So, Digging through another drive, i thought i saw a folder i hadnt seen before, Turns out, -I have seen it before, i just enver opened it.
If we open this folder we a refrence to a bunch of stuff related to Ucentric. Upon doing some research, it appears the company no longer exists, and I found a SEC document on the interwebs.
http://www.sec.gov/Archives/edgar/data/1088825/000119312505077754/d10k.htm
There's a link to it, for anyone who wants to laminate their eyes with this small print text and legal jargon.
The only particularly interesting thing ive seen is that the ucentric contract ended and they went to NDS ...
"Our current development agreement with DIRECTV expires in February 2007. Afterwards, while DIRECTV will
have the option to continue to service the existing DIRECTV receivers with TiVo service without further payment to us, it will not be able to add new DIRECTV receivers with TiVo service unless DIRECTV elects either to purchase a royalty-bearing
technology license from us or to renew or replace our current agreement.
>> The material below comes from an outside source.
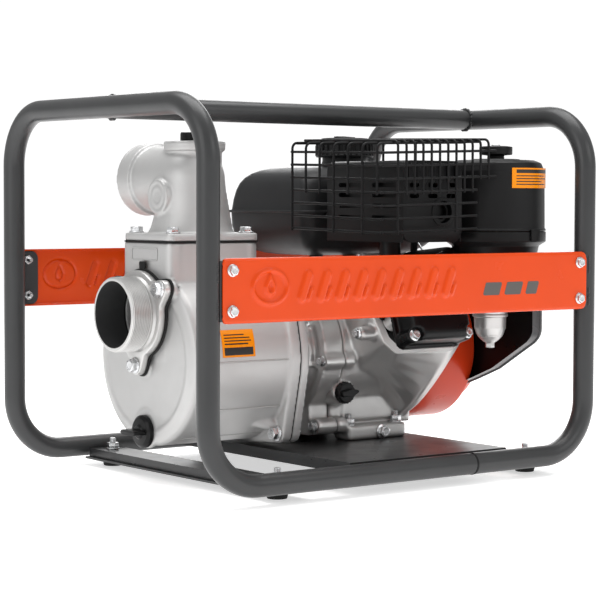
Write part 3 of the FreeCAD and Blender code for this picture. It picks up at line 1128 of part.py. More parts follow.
crankcase()
crankcase_cover()
cover_bolts()
cylinder_head()
valve_cover()
valve_cover_bolts()
crankshaft()
crank_bearings()
flywheel()
piston()
fan_housing()
engine_shroud()
recoil_cover()
recoil_reel()
starter_handle()
muffler()
muffler_shield()
muffler_guard()
carburetor()
air_cleaner()
fuel_tank()
fuel_cap()
oil_cap()
spark_plug()
levers()

doc.recompute()
faults = [obj.Name for obj in doc.Objects if "Invalid" in obj.State or "Error" in obj.State]
faults += [obj.Label for obj in pieces if obj.Shape.isNull() or not obj.Shape.isValid() or not obj.Shape.Solids]
if faults:
    raise SystemExit("failed: " + ", ".join(faults))

os.makedirs("parts", exist_ok=True)
for obj in pieces:
    obj.Shape.exportStep("parts/%s.step" % obj.Label)
    print("%-20s %8.1f cm3  solids %d" % (obj.Label, obj.Shape.Volume / 1000, len(obj.Shape.Solids)))
print(len(pieces), "sub-parts")
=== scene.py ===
import json
import math
import bmesh
import bpy
from mathutils import Matrix, Vector


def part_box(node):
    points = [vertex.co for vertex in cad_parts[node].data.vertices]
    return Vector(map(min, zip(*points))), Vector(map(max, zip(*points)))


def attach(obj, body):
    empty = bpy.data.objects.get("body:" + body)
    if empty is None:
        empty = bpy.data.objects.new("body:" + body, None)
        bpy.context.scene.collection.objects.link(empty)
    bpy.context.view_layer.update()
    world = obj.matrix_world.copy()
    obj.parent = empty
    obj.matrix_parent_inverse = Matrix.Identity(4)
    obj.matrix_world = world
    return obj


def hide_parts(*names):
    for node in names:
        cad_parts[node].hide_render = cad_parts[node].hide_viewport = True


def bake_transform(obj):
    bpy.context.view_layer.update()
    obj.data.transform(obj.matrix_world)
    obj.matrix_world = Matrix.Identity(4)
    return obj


# Looks of the trash pump. Meshes are drawn in millimetres in the CAD frame and scaled to metres when they
# become objects.

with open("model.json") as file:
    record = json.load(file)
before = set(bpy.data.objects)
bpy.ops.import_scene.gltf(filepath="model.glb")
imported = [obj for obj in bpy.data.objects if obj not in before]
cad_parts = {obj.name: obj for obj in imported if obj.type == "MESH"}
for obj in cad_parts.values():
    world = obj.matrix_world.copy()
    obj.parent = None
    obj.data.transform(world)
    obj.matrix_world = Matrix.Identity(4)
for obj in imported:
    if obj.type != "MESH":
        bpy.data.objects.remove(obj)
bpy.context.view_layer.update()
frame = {"nodes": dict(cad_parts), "record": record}
nodes = frame["nodes"]
MM = 0.001
TURN = 2 * math.pi


def span(node):
    """Lowest and highest corner of a CAD node, in millimetres."""
    low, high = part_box(node)
    return low / MM, high / MM


def middle(node):
    low, high = span(node)
    return (low + high) / 2


SHAFT = middle("crank_bearings")
SHAFT.x = 0


# ---------------------------------------------------------------- mesh tools
def moved(x, y, z):
    return Matrix.Translation((x, y, z))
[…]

DIRECTV has recently announced that its core initiatives and new customer acquisition will focus on its new DVR from NDS. We expect that our DIRECTV subscription growth rate may decline in the future."
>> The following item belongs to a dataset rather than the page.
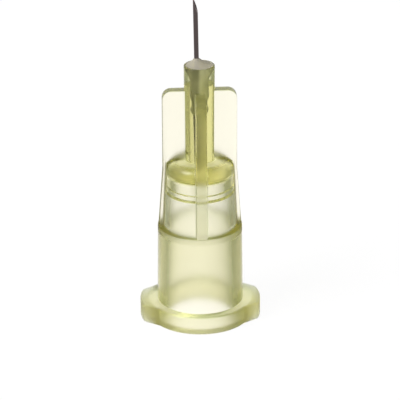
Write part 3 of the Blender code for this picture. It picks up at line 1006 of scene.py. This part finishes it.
def add_world(stage):
    """A dim room before the needle and a bright backdrop behind it; the camera sees plain white.

    Light that went through the plastic meets a pale tent, whose level goes by its direction from left
    to right, and is lower before the needle and under it. Each pair below holds the two shares of a
    ray's direction, along Y or Z, between which one light gives way to the next.
    """
    backdrop_turn = (0.60, 0.88)
    colour_turn = (0.60, 0.90)
    front_turn, front_share = (-0.35, 0.05), 0.75
    under_turn, under_share = (-0.85, -0.60), 0.6
    stops = (
        (0.0, stage.tent_side), (0.20, stage.tent_side), (0.32, stage.tent_left),
        (0.56, stage.tent_middle), (0.74, stage.tent_right), (0.82, stage.tent_side),
    )
    world = bpy.data.worlds.new("studio")
    world.use_nodes = True
    nodes, links = world.node_tree.nodes, world.node_tree.links
    nodes.clear()
    path = nodes.new("ShaderNodeLightPath")
    x, y, z = coordinates(nodes, links, "Generated")
    room = ramp_node(nodes, links, y, *backdrop_turn, stage.room_level, stage.backdrop_level)
    profile = nodes.new("ShaderNodeValToRGB")
    profile.color_ramp.interpolation = "EASE"
    elements = profile.color_ramp.elements
    elements.remove(elements[1])
    for across, share in stops:
        element = elements[0] if across == 0.0 else elements.new(across)
        element.color = (share, share, share, 1.0)
    links.new(math_node(nodes, links, "MULTIPLY_ADD", x, 0.5, 0.5), profile.inputs["Fac"])
    front = ramp_node(nodes, links, y, *front_turn, front_share, 1.0)
    under = ramp_node(nodes, links, z, *under_turn, under_share, 1.0)
    shade = math_node(nodes, links, "MULTIPLY", front, under)
    strength = math_node(nodes, links, "MULTIPLY", profile.outputs["Color"], shade)
    level = math_node(nodes, links, "MULTIPLY", strength, stage.tent_level)
    straight_behind = ramp_node(nodes, links, y, *colour_turn, 0.0, 1.0)
    colour = two_colours(nodes, links, straight_behind, stage.tent_side_colour, stage.tent_colour)
    tent = background(nodes, links, colour, level)
    studio = background(nodes, links, (1.0, 1.0, 1.0), room)
    white = background(nodes, links, (1.0, 1.0, 1.0), 1.0)
    around = mix_shaders(nodes, links, path.outputs["Is Transmission Ray"], studio, tent)
    seen = mix_shaders(nodes, links, path.outputs["Is Camera Ray"], around, white)
    output = nodes.new("ShaderNodeOutputWorld")
    links.new(seen, output.inputs["Surface"])
    bpy.context.scene.world = world


def add_area_light(name, place, target, size, power):
    """A square lamp that looks at the target."""
    light = bpy.data.lights.new(name, "AREA")
    light.shape = "SQUARE"
    light.size = size
    light.energy = power
    item = bpy.data.objects.new(name, light)
    item.location = place
    item.rotation_euler = (Vector(target) - Vector(place)).to_track_quat("-Z", "Y").to_euler()
    bpy.context.scene.collection.objects.link(item)


def add_camera(stage):
    """A camera on a sphere about its target, with the lens that shows the picture's width there."""
    camera = bpy.data.cameras.new("camera")
    camera.sensor_width = 36.0
    camera.lens = camera.sensor_width * stage.distance / stage.picture_width
    camera.clip_start = 0.001
    camera.clip_end = 10.0
    item = bpy.data.objects.new("camera", camera)
    azimuth, elevation = stage.azimuth, stage.elevation
    side = Vector((math.cos(azimuth), math.sin(azimuth), 0.0))
    level_back = Vector((math.sin(azimuth), -math.cos(azimuth), 0.0))
    back = math.cos(elevation) * level_back + Vector((0.0, 0.0, math.sin(elevation)))
    look = (-back).to_track_quat("-Z", "Y").to_matrix().to_4x4()
    place = Vector((0.0, 0.0, stage.target_height)) + stage.target_side * side + back * stage.distance
    item.matrix_world = Matrix.Translation(place) @ look @ Matrix.Rotation(stage.roll, 4, "Z")
    bpy.context.scene.collection.objects.link(item)
    bpy.context.scene.camera = item


class NEEDLE_OT_stage(bpy.types.Operator):
    """Set up the floor, the light and the camera"""

    bl_idname = "needle.stage"
    bl_label = "Stage"

    def execute(self, context):
        add_floor()
        add_world(context.scene.needle_stage)
        add_camera(context.scene.needle_stage)
        target = (0.0, 0.0, HUB_HEIGHT / 2)
        add_area_light("key_light", (-0.25, -0.15, 0.30), target, size=0.2, power=1.2)
        context.scene.view_settings.view_transform = "Standard"
        context.scene.cycles.max_bounces = LIGHT_BOUNCES
        context.scene.cycles.glossy_bounces = LIGHT_BOUNCES
        context.scene.cycles.transmission_bounces = LIGHT_BOUNCES
        return {"FINISHED"}


class NEEDLE_PT_panel(bpy.types.Panel):
    """Lists the steps that build the needle"""

    bl_label = "Needle"
    bl_idname = "NEEDLE_PT_panel"
    bl_space_type = "VIEW_3D"
    bl_region_type = "UI"
    bl_category = "Needle"

    def draw(self, context):
        """One button for each step"""
        for operator in OPERATORS:
            self.layout.operator(operator.bl_idname)


SETTINGS = {
    "needle_hub": HubSettings,
    "needle_cannula": CannulaSettings,
    "needle_adhesive": AdhesiveSettings,
    "needle_stage": StageSettings,
}
OPERATORS = (NEEDLE_OT_hub, NEEDLE_OT_cannula, NEEDLE_OT_adhesive, NEEDLE_OT_stage)


def register():
    """Register the classes and hang their settings on the scene."""
    for settings in SETTINGS.values():
        bpy.utils.register_class(settings)
    for name, settings in SETTINGS.items():
        setattr(bpy.types.Scene, name, bpy.props.PointerProperty(type=settings))
    for operator in OPERATORS:
        bpy.utils.register_class(operator)
    bpy.utils.register_class(NEEDLE_PT_panel)


def unregister():
    """Take away what register added."""
    bpy.utils.unregister_class(NEEDLE_PT_panel)
    for operator in reversed(OPERATORS):
        bpy.utils.unregister_class(operator)
    for name, settings in reversed(SETTINGS.items()):
        delattr(bpy.types.Scene, name)
        bpy.utils.unregister_class(settings)


def main():
    """Build the pieces and the stage."""
    register()
    bpy.ops.needle.hub()
    bpy.ops.needle.cannula()
    bpy.ops.needle.adhesive()
    bpy.ops.needle.stage()


if __name__ == "__main__":
    main()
I then on a forum found this gem of info :
https://web.archive.org/web/20240811035349/https://www.dbstalk.com/threads/directv-nds.116372/
NDS did the work on the R15/16
DirecTV did the work on the HR20/21
And They have just renewed thier contract with NDS as well. Well, I say Just renewed.. it was renewed back in 2011, and i have learned that they use a system called NDS VideoGuard, which is so "secure" it has never been fully hacked.
https://web.archive.org/web/20221018233539/https://blog.solidsignal.com/tutorials/what-is-videoguard/
I hate to burst their bubble, nothing is secure. Everything made by man will fail.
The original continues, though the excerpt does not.